One of the most entertaining races of the whole championship will be the women’s 100-metre freestyle. With ’Birds Quincy Bronzo and Tam, the Varsity Blues' Rebecca Smith and Ainsley McMurray, and the Carabins' Ariane Mainville and Anais Arlandais separated by less than a second, this race is going to be world class in quality and will go down to the very last stroke.
The 200-metre event will be another tough event, with veteran ’Birds like Maia Brundage and Emily Overholt facing intense competition from a trio of Varsity Blues including Georgia Kidd, Aleksa Gold and Smith, and Frederique Cigna of the Carabins. It’s going to be a race where the Thunderbirds needs to finish as high as possible if they want to balance out points with the Varsity Blues and the Carabins.
On the men’s side, backstroke events will act almost like a gold mine for points. UBC's Thormeyer and Josiah Binnema are poised to split the backstroke events, leaving the closest competition well behind. It shouldn’t be too much of surprise for most, with Thormeyer coming off a recent bronze medal in the 100-metre backstroke at the 2018 Commonwealth Games in Gold Coast, Australia.
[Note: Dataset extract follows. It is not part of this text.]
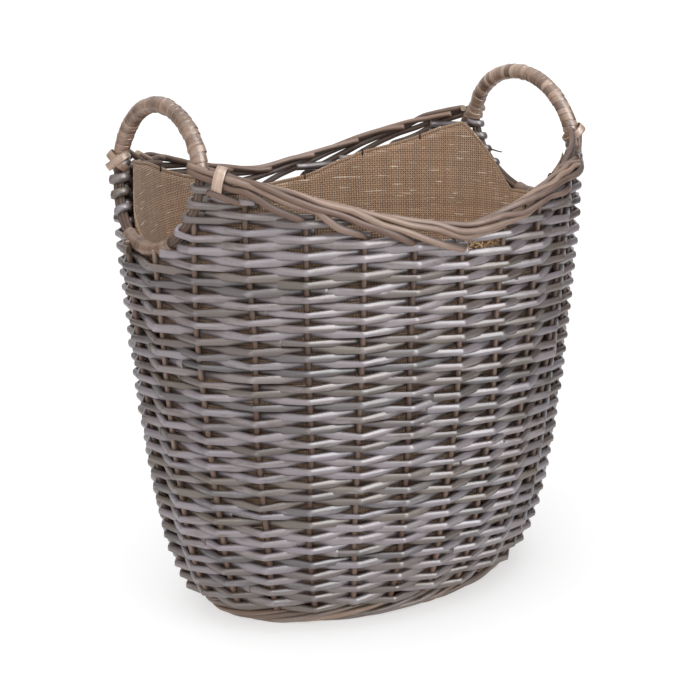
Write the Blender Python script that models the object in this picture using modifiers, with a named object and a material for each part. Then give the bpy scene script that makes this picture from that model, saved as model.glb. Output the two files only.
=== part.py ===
"""Oval wicker log basket with a hessian liner and two hoop handles.

Frame: metres, +Z up, origin on the ground under the middle of the basket.
X runs through the two handles (left handle at -X), and the near side is -Y.
The weaving is made as tall wavy courses that pass in front of one upright stake
and behind the next, as the real rows of rods do.
"""

import math

import bmesh
import bpy
import numpy as np
from mathutils import Matrix, Vector

# Driving dimensions. Half sizes are measured to the middle of the wall, where the stakes stand.
RIM_END_HEIGHT = 0.460
RIM_MIDDLE_HEIGHT = 0.390
RIM_SWEEP_POWER = 1.4
BASE_HALF_LENGTH = 0.165
BASE_HALF_WIDTH = 0.104
RIM_HALF_LENGTH = 0.2335
RIM_HALF_WIDTH = 0.185
HEEL_SOFTNESS = 0.0213
LENGTH_POWER = 0.10
WIDTH_POWER = 0.28

STAKE_COUNT = 26
STAKE_RADIUS = 0.003
STAKE_FLOOR_HEIGHT = 0.0200
STAKE_TAIL = 0.022

COURSE_EDGES = (0.0240, 0.052, 0.095, 0.150, 0.215, 0.285, 0.360)
COURSE_THICKNESS = 0.004
COURSE_GAP = 0.0005
STAKE_CLEARANCE = 0.0006
STATIONS_PER_STAKE = 2
SHOULDER_STATIONS_PER_STAKE = 8
SHOULDER_REACH_STAKES = 5.5

BORDER_RADIUS = 0.0085
BORDER_OVERHANG = 0.003
BORDER_END_ANGLE = math.radians(30)

HOOP_HALF_WIDTH = 0.0805
HOOP_HALF_HEIGHT = 0.0643
HOOP_CENTRE_HEIGHT = 0.436
HOOP_REACH = 0.2132
HOOP_LEAN = math.radians(12.9)
HOOP_CORE_RADIUS = 0.006
WRAP_THICKNESS = 0.0018
LASHING_THICKNESS = 0.0030
FIT_GAP = 0.0004
HOOP_STEPS = 36
GRIP_STEPS = (3, 15)
SILL_STEPS = (-13, -5)
LASHING_STEPS = (1, 2)

FOOT_HALF_LENGTH = 0.163
FOOT_HALF_WIDTH = 0.102
FOOT_RADIUS = 0.0082
FOOT_FLAT_HALF_WIDTH = 0.005

MAT_INSET = 0.0095
MAT_UNDERSIDE = 0.004
MAT_TOP = 0.012
CROSS_STICK_RADIUS = 0.0042
LONG_STICK_RADIUS = 0.0028
CROSS_STICK_PITCH = 0.070
LONG_STICK_PITCH = 0.0090
STICK_END_GAP = 0.003

LINER_THICKNESS = 0.0016
LINER_OFFSET = -0.0085
LINER_FLOOR = 0.0245
LINER_BELOW_RIM = 0.006
LINER_BELOW_HOOP = 0.0100

STATIONS = STAKE_COUNT * STATIONS_PER_STAKE
WAVE_HEIGHT = STAKE_RADIUS + COURSE_THICKNESS / 2 + STAKE_CLEARANCE


# ---------- the basket's shape ----------

def flare(height, power):
    """0 at the ground and 1 at the rim's ends, rising fast round the heel."""
    low = HEEL_SOFTNESS ** power
    high = (1 + HEEL_SOFTNESS) ** power
    here = (height / RIM_END_HEIGHT + HEEL_SOFTNESS) ** power
    return (here - low) / (high - low)


def half_sizes(height):
    length = BASE_HALF_LENGTH + (RIM_HALF_LENGTH - BASE_HALF_LENGTH) * flare(height, LENGTH_POWER)
    width = BASE_HALF_WIDTH + (RIM_HALF_WIDTH - BASE_HALF_WIDTH) * flare(height, WIDTH_POWER)
    return length, width


def oval_point(half_length, half_width, angle, height, offset=0.0):
    """A point on an oval, moved outwards at right angles to it by offset."""
    outward = Vector((math.cos(angle) / half_length, math.sin(angle) / half_width, 0)).normalized()
    on_oval = Vector((half_length * math.cos(angle), half_width * math.sin(angle), height))
    return on_oval + outward * offset


def wall_point(angle, height, offset=0.0):
    return oval_point(*half_sizes(height), angle, height, offset)


def even_walk(samples=1440):
    """Shares of the way round the wall at half height, and the angles reached after them."""
    length, width = half_sizes(RIM_END_HEIGHT / 2)
    angles = np.linspace(0, 2 * math.pi, samples + 1)
    steps = np.hypot(np.diff(length * np.cos(angles)), np.diff(width * np.sin(angles)))
    walked = np.concatenate(([0], np.cumsum(steps)))
    return walked / walked[-1], angles


WALKED_SHARES, WALKED_ANGLES = even_walk()


def stake_angle(number):
    """The angle of a stake. They stand evenly round the wall, and numbers between them are places between them."""
    share = (number - 0.5) / STAKE_COUNT
    return float(np.interp(share % 1, WALKED_SHARES, WALKED_ANGLES)) + 2 * math.pi * math.floor(share)


def stations():
    """Stake numbers at the stakes and halfway between them, all round."""
    return [1 + i / STATIONS_PER_STAKE for i in range(STATIONS)]


def rim_height(angle):
    rise = RIM_END_HEIGHT - RIM_MIDDLE_HEIGHT
    return RIM_MIDDLE_HEIGHT + rise * abs(math.cos(angle)) ** RIM_SWEEP_POWER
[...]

For the women’s squad, it’ll be a case of trying to finish as high as possible because winning any backstroke events is almost out of the question. That’s because of Masse, the Olympic bronze medalist and 2017 World Champion in the 100-metre backstroke. She also held the world record in the event, with a time of 58.10, for a few days back in July 2018. But, with the way she’s been swimming, it isn’t out of the question that Masse could take back that crown this week.
In recent seasons, breaststroke has been a sort of kryptonite for the men’s squad. This year, it isn’t — or at the very least not as much. The 50-metre breaststroke event is almost locked down by the University of Western Ontario’s Mustangs Matthew Loewen. But UBC's Jaren LeFranc and Ruishen Yu have a decent chance at closing out the podium, gaining valuable points for the team in an event they struggled with in recent years.
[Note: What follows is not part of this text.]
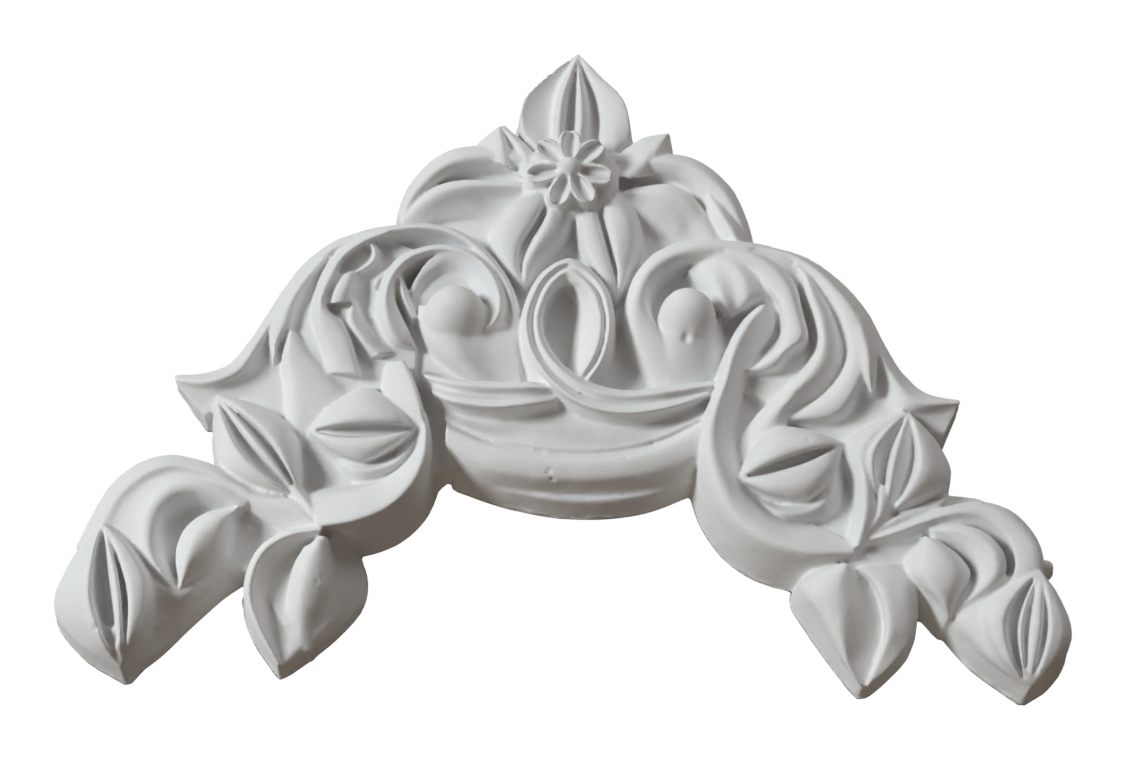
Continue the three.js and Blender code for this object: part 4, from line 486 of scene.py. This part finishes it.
# End leaves
pod([-168, -91], [-153, -146], 26, END_POD, [[-20, -16], [-15, -8], [-11, -1.5], [-9.2, 0.5], [-7.4, 0.5], [-6, -5],
  [-4.2, -10.5], [-1.4, -10.5], [-0.2, -6], [0.8, 0], [2.8, 0.3], [3.8, -6.5], [4.8, -6], [6, 0.5], [10, 0.3],
  [12.5, -2], [14.8, -9]])
loft([[-163, -130, 14], [-159.5, -138, 13], [-153.6, -146, 11]], [[-160, -130.5, 19.5], [-157.7, -138.5, 17],
  [-153.3, -146, 11.5]], [[-156.5, -132, 21.5], [-155.4, -139, 18], [-153, -146, 12]],
  [[-152.5, -130.5, 19.5], [-152.5, -138.5, 17], [-152.7, -146, 11.5]], [[-148.5, -130, 14], [-149.5, -138, 13],
  [-152.4, -146, 11]])
pod([168.5, -100], [159, -145], 26, END_POD, [[-32, -16], [-26, -9], [-19.5, -6], [-16, -1.5], [-13, 0],
  [-10.8, -0.5], [-9, -7], [-6.8, -8.5], [-5.6, -1], [-4.3, -1], [-3, -7.5], [-1.7, -1], [0.2, 0.5], [2.1, -0.5],
  [3.4, -7.5], [4.8, 0], [7.5, 0], [10.5, -2], [12.8, -9]])
dome(169.8, -99.5, 3, 3, 7)

# Curl leaves: outer frond, inner band and seed
loft([[-115, -76, 16], [-124, -70, 16], [-136, -65, 16], [-148, -63, 16], [-159, -67, 15.5], [-168, -77, 15],
  [-173, -90, 14], [-176, -101, 12]], [[-115, -78.5, 19], [-125, -73, 20], [-136, -68.5, 20.5], [-147, -67, 21],
  [-156.5, -71, 20.5], [-164, -80, 19.5], [-168, -91, 18], [-170.5, -101, 14]],
  [[-116, -80.5, 18], [-127, -75, 18.8], [-137, -71.5, 19.3], [-146, -71, 19.3], [-154.5, -76, 19],
  [-160, -84, 18.5], [-162, -93, 17.5], [-160, -103, 15]], [[-117, -82, 18], [-128, -77, 20.5], [-137, -74.3, 22],
  [-146, -76.5, 23], [-151.3, -83, 23], [-153, -91, 22.5], [-151.5, -100, 21.5], [-146.5, -108, 20],
  [-137.5, -116.5, 16.5]], [[-118, -84, 17], [-129, -80, 19], [-137, -78.3, 20.5], [-143.5, -80.5, 21],
  [-147.8, -86.5, 21], [-149, -94, 21], [-147.5, -102, 20], [-143.5, -109, 18.5], [-137.3, -116.5, 16]],
  [[-119, -86, 13], [-130, -83.5, 12.5], [-138, -84, 12], [-142.5, -88, 12], [-144.5, -94, 12], [-143.5, -101, 12],
  [-141, -108, 13], [-137.2, -116.5, 15]])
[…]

LeFranc will also challenge Loewen for the title in both the 100- and 200-metre events, with the second-year seeded marginally ahead of Loewen in the longer race.
The women’s team struggled with breaststroke events this season, but luckily for them so have the Varsity Blues and the Carabins. For this week’s championship, the women’s breaststroke events will almost certainly be swept by the University of Manitoba Bison’s Kelsey Wog, a 2016 Short Course World Championships silver medalist in the 200-metre breastroke.
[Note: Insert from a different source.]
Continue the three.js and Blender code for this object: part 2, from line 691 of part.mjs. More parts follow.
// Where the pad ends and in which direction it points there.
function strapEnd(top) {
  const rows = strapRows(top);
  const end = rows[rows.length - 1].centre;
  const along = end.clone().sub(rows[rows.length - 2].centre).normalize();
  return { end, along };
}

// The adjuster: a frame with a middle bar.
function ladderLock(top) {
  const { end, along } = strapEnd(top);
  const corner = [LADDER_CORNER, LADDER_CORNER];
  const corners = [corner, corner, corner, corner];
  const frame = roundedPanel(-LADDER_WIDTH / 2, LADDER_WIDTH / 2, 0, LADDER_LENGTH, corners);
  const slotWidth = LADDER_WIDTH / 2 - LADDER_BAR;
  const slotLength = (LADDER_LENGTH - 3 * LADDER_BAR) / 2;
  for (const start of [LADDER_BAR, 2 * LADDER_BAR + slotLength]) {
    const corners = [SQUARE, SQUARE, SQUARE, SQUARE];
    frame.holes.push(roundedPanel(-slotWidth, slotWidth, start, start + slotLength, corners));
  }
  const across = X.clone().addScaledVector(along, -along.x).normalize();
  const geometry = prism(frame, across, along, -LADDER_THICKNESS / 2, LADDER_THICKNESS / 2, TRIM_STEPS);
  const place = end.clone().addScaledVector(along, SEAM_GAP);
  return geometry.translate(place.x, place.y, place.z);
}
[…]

The ’Birds Binnema is almost a second clear of any competition in the 50- and 100-metre events and he is likely to take them with relative ease. It is in the 200-metre event where he and Connor Wilkins will face competition from the Carabins’ Vincent Taboga and the Varsity Blues Osvald Nitski. Still, men’s butterfly is one of the most likely sweeps for UBC this week.
The women’s squad will have their work cut out for them, with Jacomi Strydom, Tam, Ingrid Wilm and Kirsten Douglas having to try their best to hold off the Varsity Blues Smith and especially the Carabins’ Katherine Savard. The latter, having won an Olympic relay bronze in 2016, is swimming in her final U Sports Championships and is eager to leave with a sweep of all her signature butterfly events.
The relays are a bit simpler to look at. The Thunderbirds men’s squad are clear favourites for all of their relays. The women’s squad will probably win the 4x100-metre medley and 4x200-metre freestyle relays, and they can most likely squeeze out a win in the 4x100-metre freestyle relay.
If the ’Birds are able to pull off another double championship, relays will be the foundation to it. The points are worth double but so are the stakes — any mistake or disqualification could cost the UBC dearly.
This is likely to be the most entertaining U Sports swimming championships in many years to come. Records will fall and new champions will be crowned in perhaps the most underrated championships of the year.
The question is, are you going to be there to see it?